The design is easily installed by a knowledgeable installer. The tank and other components, including dosing pumps, tanks and controls, are pre-plumbed and pre-assembled to the greatest extent possible, before delivery to the site, to simplify installation. Being modular, the number of modules can be chosen depending upon the expected flows.
CONCLUSION
As often as designs need to be customized and altered to submit for approval, there is opportunity for error. As permit review authorities receive numerous sand filter designs with differing detail each year, there is opportunity for oversight and error. As installers shop for the specialty components required from various vendors and suppliers, there is opportunity for error.
Pre-engineered designs and pre-assembled systems provide opportunities to reduce oversights and errors. Standardized maintenance programs can be enhanced through standardized designs and systems. Pre-packaged systems have also furthered the opportunity to reduce errors in component purchase errors.

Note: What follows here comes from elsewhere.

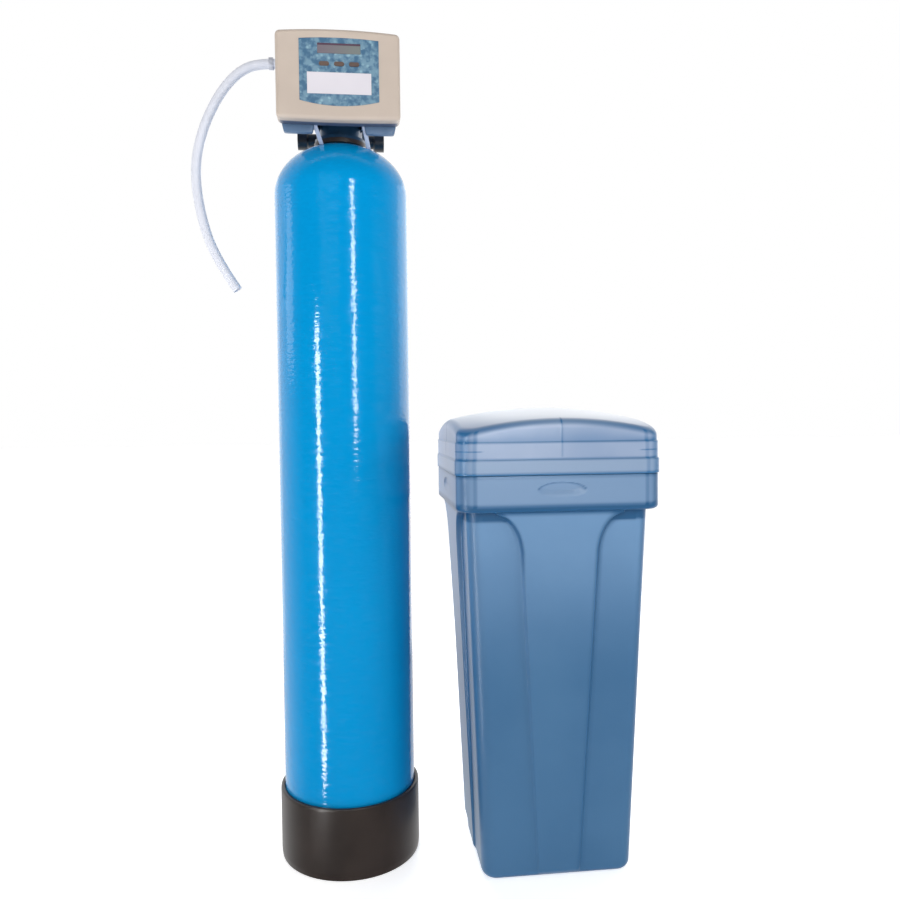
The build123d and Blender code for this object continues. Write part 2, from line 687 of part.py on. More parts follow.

Introduction of the Modular Sand Filter has proven to be a tool to standardize sand filter installations, both from a design and a construction standpoint.
| SEIVE SIZE | MODULAR SAND FILTER % PASSING |
CUSTOM DESIGN SAND FILTER % PASSING |
| 3/8" | 100 | 100 |
| No. 4 | 100 | 77/100 |
| No. 8 | 95 | 53/100 |
| No. 16 | 25 | 15/80 |
| No. 30 | 5 | 3/50 |
| No. 50 | 0 | 0/1 |
| No. 100 | 0 | 0/1 |
| No. 200 | 0 | 0/1 |
| D10 | 0.73 mm | 0.4-0.9 mm |
| Cu | 1.9-2.0 | 1.0-4.0 |
2 Small and Decentralized Wastewater Management Systems, Crites & Tchobanoglous, 1998, The McGraw-Hill Companies, Inc., p. 709.